Coach Mark Few told The Associated Press the NCAA called to inform him officials blew the call on a 10-second violation that went against the Bulldogs late in Syracuse's come-from-behind win in the Sweet 16.

The turnover came with 1:17 left and Gonzaga leading 60-59. Josh Perkins skipped a pass for Kyle Dranginis into the front court, and Syracuse's Trevor Cooney deflected it back across the line, where Dranginis grabbed it again.

Refs called a 10-second violation but the 10-second limit in the backcourt should have reset once a player touched the ball in the front court.
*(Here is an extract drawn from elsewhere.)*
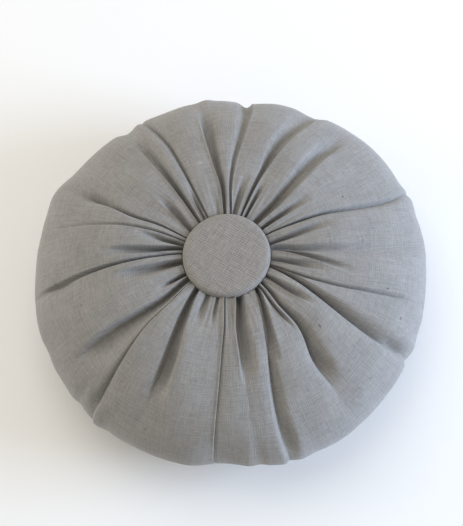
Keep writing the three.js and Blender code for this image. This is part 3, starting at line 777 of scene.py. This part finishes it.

Syracuse scored the last four points as part of a 15-3 run to end the game for a 63-60 win. The Orange went on to another come-from-behind victory, two days later against Virginia, and is in the Final Four with a semifinal against North Carolina set for Saturday.

The NCAA declined comment.

In Houston for a national coaching convention that coincides with the Final Four, Few told AP it was ''big'' of the NCAA to admit the mistake, though he wonders how the game might have played out had the call not gone against the Zags.

Syracuse did not score on the possession after the turnover, but ended up with the go-ahead basket with 22 seconds left, then two free throws after Gonzaga came up empty on its next possession.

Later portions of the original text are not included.